I carry no brief for Confederate nostalgia, which for some people (though not all) is clearly just sublimated racism or an excuse for prettifying or intellectualizing a prejudice. Still, though it probably ranks about 165th in my political priorities, I don’t care for PC attempts to erase honors, memorials and namings of All Things Confederate from the public sphere. And as a Republican, I have to admit that I probably want Dean to win the Democratic nomination because I think Bush-Dean would be a rerun of Nixon-McGovern and Reagan-Mondale (actually in that sense, the Democrat I’d *most* like to win would be Al Sharpton, but I realize that’s not in the cards). All that said though, I’d really hate for the front-runner for one of the two major parties to suffer badly and have his chances for the nomination hurt over this.

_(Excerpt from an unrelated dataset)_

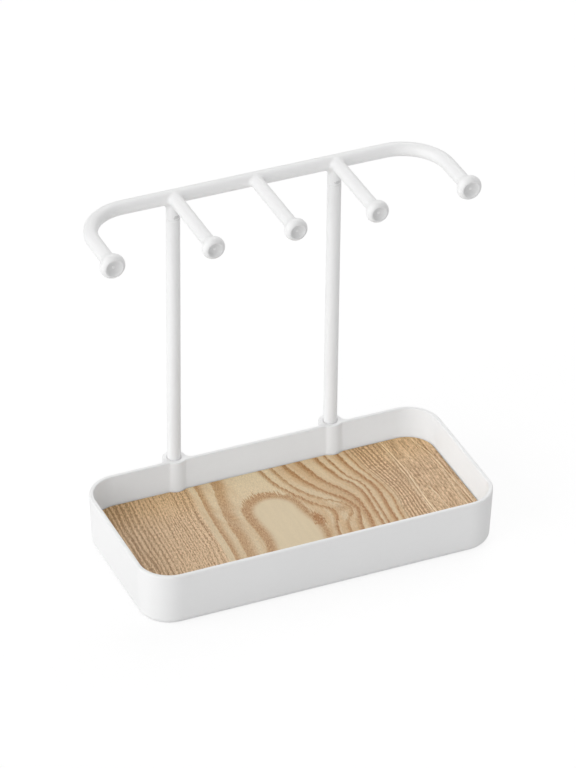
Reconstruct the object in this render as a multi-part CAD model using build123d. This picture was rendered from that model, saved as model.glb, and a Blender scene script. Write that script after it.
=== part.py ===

It’s discouraging that the other candidates (one of whom I guarantee is gonna say during one of the debates before a black audience “Dean praised the Confederate flag”) are so eager to pander, and have constituencies so used to being pandered to, that they can say things so manifestly stupid merely on the basis of a knee-jerk, “stop all rational thought” association with three words “the Confederate flag.”